Outro fator que aumenta o envolvimento das pessoas está relacionado ao nível de participação nas decisões, resoluções de problemas e autonomia em como as pessoas podem realizar suas entregas. Aumentar o grau de compartilhamento e contribuição para com as pessoas elevará o nível de pertencimento e comprometimento com a empresa.
Não é reter pessoas mas cativar e encantar
Os líderes que inspiram e encorajam são aqueles que têm clareza no objetivo e reconhecem de modo espontâneo e autêntico o esforço dos outros. Ex-CEO Jonh Mackey e Raj Sisodia os idealizadores do Capitalismo Consciente trazem:
“A Culpa não é do profissional supostamente preguiçoso e desmotivado, e sim da empresa que não consegue criar postos de trabalho nos quais as pessoas tenham a oportunidade de extrair significado, propósito para sua própria vida.”
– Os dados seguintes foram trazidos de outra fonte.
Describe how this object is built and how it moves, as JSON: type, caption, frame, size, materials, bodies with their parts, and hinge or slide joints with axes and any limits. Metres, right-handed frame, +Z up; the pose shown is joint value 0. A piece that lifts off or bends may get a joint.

É preciso entender que a relação e o significado com o trabalho mudou, e vai muito mais além que uma simples troca monetária. As empresas que entenderem rapidamente esta mudança serão aquelas que conseguirão os melhores profissionais e terão as pessoas mais engajadas, o que contribuirá diretamente para as ideias mais inovadoras, que tornarão os clientes mais satisfeitos, que terão os maiores ganhos financeiros e pagarão os maiores valores aos sócios e acionistas.